While zazen helps you contemplate the nature of being, making pottery allows you to mold nature into reality and create your own way of being. Under the guidance of 16th generation potter Housai Mastsubayashi, this part of the experience will take place at the Asahiyaki pottery studio and gallery in Uji City, Kyoto, where the tradition has been nurtured since ancient times. Pottery is one of Japan’s oldest cultural traditions and, throughout history, potters have sought beauty in clay and refined their skills by repeatedly digging, molding, refining and firing the clay. In order to transform the beauty of nature into the beauty of culture, potters draw upon both logic to understand technique, as well as aesthetic sense to comprehend beauty. By employing time-honored techniques to produce inspiring new designs, you can preserve traditional ways of making while continuing to innovate in new ways.

Within this practice, we hope to pass on these skills and philosophies so that you can experience working on the potter's wheel and make your own creation.

Let go and notice your sensations

In zazen, you expand your boundaries.
Little by little, you project your senses
onto the floor and the stones in the garden.

You listen to the rustle of the trees in the wind,
You become the wind.

The hear the sound of the falling rain,
You become the rain.

In this moment, the boundaries of self
become blurred and you are liberated
from all delusive fictions that separate you
from being an integral part of the world at large.
You are part of a whole.
The whole is part of you.
The whole is part of your self.

You then ask yourself, “what am I?”
And so, you quietly face the question:
“what is my self?”

Zen is a way of perceiving
without using words

Humans are thinking animals.
We know the world and
understand ourselves by thinking.

We are able to make sense of
these thoughts through words.
Modern society is
built and conceptualized around words.

However, our worldview and sense of self is
conveniently divided by
linguistic ways of thinking.

Sometimes, the limitations imposed by words
can lead to us feeling a sense of disorder.
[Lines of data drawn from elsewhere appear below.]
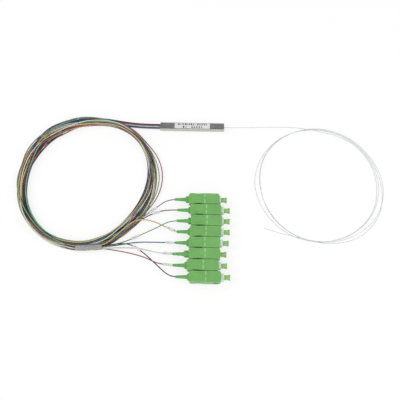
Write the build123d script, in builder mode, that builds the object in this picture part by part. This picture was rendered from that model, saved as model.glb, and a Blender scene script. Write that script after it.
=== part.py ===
from build123d import *
import math
import os

# 1x8 fibre splitter in a steel mini module, laid out as it comes out of its bag: eight coloured
# fibres wound in a coil on the left, their plugs in a column, the input fibre in a coil on the right.
# Millimetres. The module lies along X, the middle of its underside is the origin, +X is the input
# side and +Z is up. Everything lies on the plane z = 0.

# Module: a flat steel tube closed by a moulded plug at each end
TUBE_LENGTH = 55.0
TUBE_WIDTH = 7.0
TUBE_HEIGHT = 4.0
TUBE_CORNER = 1.0
TUBE_WALL = 0.35
END_PLUG_LENGTH = 5.0
END_PLUG_SETBACK = 0.4
POTTING_GAP = 0.05
LABEL_LENGTH = 30.3
LABEL_WIDTH = 5.0
LABEL_THICKNESS = 0.12
LABEL_CORNER = 0.4
LABEL_SHIFT = 0.1

# Splitter chip and the two fibre blocks glued to it, on the floor of the tube
CHIP_LENGTH = 12.0
CHIP_WIDTH = 2.4
CHIP_HEIGHT = 1.0
LID_HEIGHT = 1.2
LID_LENGTH = 10.0
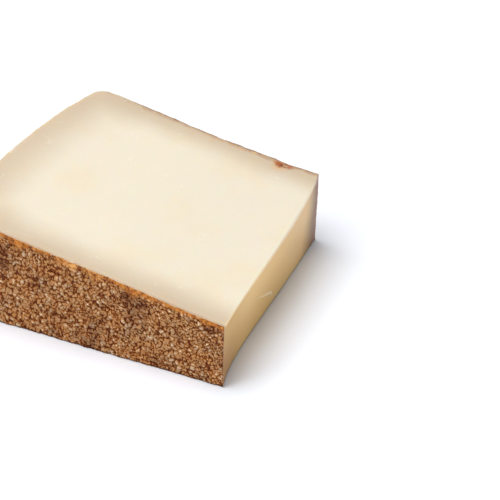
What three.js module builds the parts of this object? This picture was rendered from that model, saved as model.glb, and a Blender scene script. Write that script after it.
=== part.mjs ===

Zen is the practice of abandoning this verbally
based thinking and understanding.

In zazen, one learns
how to discard words and
experience the world and
oneself as they really are.

―― Zenryu Kawakami,
abbot of Shunkoin Temple in Myoshinji

―― Beauty is felt when things are realized
like ideals are realized, which means
for things to display their original nature.
Just as flowers are most beautiful
when they manifest their original nature,
humans attain the pinnacle of beauty
when they express their original nature.
In this regard the good is beauty.

From “An Inquiry into the Good”
written by Kitaro Nishida

Made with appreciation,
rather than skill

Pottery in Life Wisdom is not about skill,
but about goodness.

Clay can be good or bad,
depending on how it is handled.
But the clay does nothing.
You have control.

Through ceramics,
we reconnect with ourselves
in the present moment.

In this process,
we can find and give shape to
our own way of being.

“If someone asks me
what tradition means to me,
I tell them that it is something
that is entrusted to me,
entrusted to us.”

For example, Asahiyaki pottery is
created using locally sourced clay.
As artisans, we believe that
there is a kind of beauty
in the clay itself.

We dig the soil and refine it into clay,
then form and fire it.

Through repetition of these processes,
we learn through our body
how to handle the clay in a way
that is unique to Asahiyaki.

The land, the clay,
and the techniques that we use have
all been entrusted to us by our ancestors.
This is my work and my expression.

―― Hosai Matsubayashi,
the 16th generation of the Asahiyaki pottery

――In contrast to today's ever-evolving world of science,
many traditions are simply handed down
from generation to generation and
silently passed on to
our children and grandchildren.
Some people define tradition in this way,
but I think it is different.
The essence of tradition is, of course,
to carry on what has been handed down
from the ancestors,
but it is also to incorporate
one's own creativity into the tradition and
to attempt to do
what the previous generation could not do,
and then to pass it on.

Text by Mitoko Matsubayashi
from“Asahiyaki: Clay is Alive”

Mentors

Rev. Takafumi Zenryu Kawakami

Rev. Takafumi Zenryu Kawakami

Abbot of Shunkoin Temple, a sub-temple of Myoshinji Temple. Myoshinji Temple is the headquarters of Myoshinji School of Japanese Rinzai Zen Buddhism

After studying religious studies at Arizona State University, Kawakami began his Buddhist training at Zuiganji Temple in Miyagi Prefecture, Japan. In 2007 he became the vice abbot of Shunko-in, and in 2022 became head abbot. He has given lectures and workshops on zazen and Zen philosophy, other Eastern philosophies and contemplative practices, and the diversity of "self" in various cultures, religions, and periods. He has spoken at universities (Eton College, Massachusetts Institute of Technology, Brown University), corporations, academic conferences, and events in Japan and abroad.

Hosai Matsubayashi

Hosai Matsubayashi

16th generation of Asahiyaki

Hosai Matsubayashi is the 16th-generation head potter at Asahiyaki, a 400-year old studio in the famous tea region of Uji. Based on tea master Kobori Enshu's aesthetic sense of "KireiSabi" (beauty and quietness) that underlies Asahiyaki pottery, Matsubayashi produces mainly tea ceremony utensils such as tea bowls, tea containers, water jars and flower vases. He makes pieces with a traditional Asahiyaki clay feature known as “Kase” ("deer back") and “Benikase” (crimson "deer back"), both of which feature a dappled pattern reminiscent of the spots on deer fur; he has also created his own contemporary pottery style with “moon-white” flowing glaze.